O que você pensa sobre o doping? A Wada está fazendo o suficiente? Tornou-se um grande negócio?

Para mim, o fato de que há muita gente sendo flagrada… acontece. Temos que continuar a educar e continuar a punir quando necessário. Se há gente sendo pega, está melhorando.

Pode falar para nós sobre as mudanças de cor do seu cabelo?

Eu amo cores vivas. Amo as que são brilhantes e alegres. Acho que me empolgo mais com a cor do meu cabelo do que quando corro.

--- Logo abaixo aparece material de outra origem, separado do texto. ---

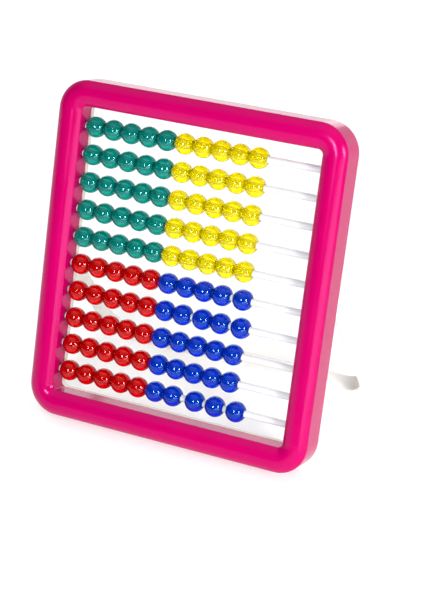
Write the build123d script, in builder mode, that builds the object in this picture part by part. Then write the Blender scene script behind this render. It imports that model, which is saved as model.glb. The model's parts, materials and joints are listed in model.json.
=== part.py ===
"""A child's counting abacus: ten rods of ten beads in a two-part plastic frame on a fold-out stand.

Units are millimetres. The abacus stands open on the plane Z = 0, leaning back, with +X to the viewer's
right, +Y to the rear and the origin on the floor at the middle of its box. Lengths inside the frame are
given in the frame's own plane: x to the right, y up along the frame, and z towards the front, from the
axes of the rods.
"""
import math
import os

from build123d import *

os.makedirs("parts", exist_ok=True)

# The frame: a domed front shell with a back frame set into it
frame_width = 174.0
frame_height = 194.4
front_reach = 11.0
back_reach = 9.4
bar_width = 14.55
outer_corner_radius = 17.5
dome_radius = 9.0
edge_radius = 0.6
shell_wall = 2.0
back_wall = 2.4
back_round = 3.0
parting_depth = 3.5
seam_gap = 0.1
rim_gap = 0.1
flange_height = 3.5
flange_wall = 1.6

# The rods, caught between the two halves of the frame, and the beads on them
row_pitch = 15.8
rod_diameter = 4.0
rod_fit = 0.03
rod_end_gap = 0.3
rod_chamfer = 0.4
rod_tab_width = 3.7
rod_tab_root = 0.8
bead_diameter = 12.0
bead_bore = 4.5
bead_length = 11.05
bead_pitch = 11.13
first_gap = 0.7

# Each rod's beads from the left: colour, how many, and the gap left open before them
upper_row = [("green", 5, 0.0), ("yellow", 5, 0.0)]
lower_row = [("red", 5, 0.0), ("blue", 5, 0.0)]
sixth_row = [("red", 5, 0.0), ("blue", 4, 0.0), ("blue", 1, 1.4)]
seventh_row = [("red", 5, 0.0), ("blue", 2, 0.0), ("blue", 2, 1.1), ("blue", 1, 1.3)]
tenth_row = [("red", 5, 0.0), ("blue", 2, 0.0), ("blue", 1, 2.7), ("blue", 1, 1.4), ("blue", 1, 1.7)]
rows = [upper_row] * 5 + [sixth_row, seventh_row, lower_row, lower_row, tenth_row]

# The stand: a U-shaped strap whose legs turn on ears behind the frame's sides
stand_inset = 0.5
strap_thickness = 2.4
strap_depth = 10.0
stand_corner_radius = 18.0
leg_length = 97.2
open_angle = 51.2
pivot_behind_back = 5.3
pivot_below_middle = 5.7
heel_gap = 0.05
heel_height = 7.0
heel_thickness = 4.5
ear_radius = 4.5
ear_thickness = 4.0
ear_base = 16.0
ear_side_gap = 0.25
pin_diameter = 5.0
pin_fit = 0.06
pin_overrun = 0.8

# The screws that hold the back frame in the front shell
boss_diameter = 6.5
pilot_diameter = 2.6
pilot_depth = 11.0
screw_diameter = 2.5
screw_length = 10.0
screw_hole_diameter = 3.0
screw_head_diameter = 5.2
screw_head_height = 1.3
counterbore_diameter = 5.8
cross_width = 0.7
cross_length = 3.2
cross_depth = 0.8

# Heights and half sizes that follow from them
half_bar = bar_width / 2
inner_face = half_bar - shell_wall
dome_centre = front_reach - dome_radius
dome_edge = dome_centre + math.sqrt(dome_radius**2 - half_bar**2)
under_dome_edge = dome_centre + math.sqrt((dome_radius - shell_wall)**2 - inner_face**2)
path_width = frame_width - bar_width
path_height = frame_height - bar_width
path_radius = outer_corner_radius - half_bar
opening_width = frame_width - 2 * bar_width
leg_outer = frame_width / 2 - stand_inset
leg_inner = leg_outer - strap_thickness
ear_middle = leg_inner - ear_side_gap - ear_thickness / 2
rod_seat = rod_diameter / 2 + rod_fit
rod_length = frame_width - 2 * shell_wall - 2 * rod_end_gap
back_plate_top = -back_reach + back_wall
back_wall_top = -parting_depth - seam_gap
flange_top = back_plate_top + flange_height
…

Como é sua relação com Usain Bolt?

Somos muito bons amigos, cursamos o ensino médio na mesma época, e foi um privilégio vê-lo evoluir do nível escolar para o alto rendimento. E eu realmente queria que ele não se aposentasse ainda, porque acho que ele ainda tinha muito para dar. Mas cada pessoa sabe da sua jornada. Ele fez muito, mas eu gostaria que ele tivesse passado mais tempo nas pistas. Ele é um ícone. Nós o amamos e amamos o que ele conquistou.

Vocês dois são parte de uma geração de atletas que mudou a forma como vemos a Jamaica. Antes era o país de Bob Marley, agora é o país dos corredores. O que mudou no esporte da Jamaica desde que vocês começaram a brilhar?

Espero que as coisas continuem a ir bem como estão indo. Tanto ele como eu ficamos na Jamaica e conseguimos ser bem sucedidos. Se você vem de um país pequeno, é preciso entender que, para dar certo, como nação, é preciso investir em mais projetos e técnicos ligados a universidades e à tecnologia e ao planejamento esportivo, para que muitas pessoas possam aprender e ajudar o esporte da Jamaica a crescer.

Se você conquistar uma medalha de ouro em Tóquio, vai empatar com Bolt. Vocês brincam em relação a isso?

A gente fala disso. Como Usain está mexendo com música, acho que ele não está ligando muito para atletismo, mas ele quer que eu saiba que ele ainda está interessado. Seria legal mostrar que dá para fazer aquilo que ele fez. Ajuda as atletas mulheres a entender que podemos ir tão bem quanto um homem.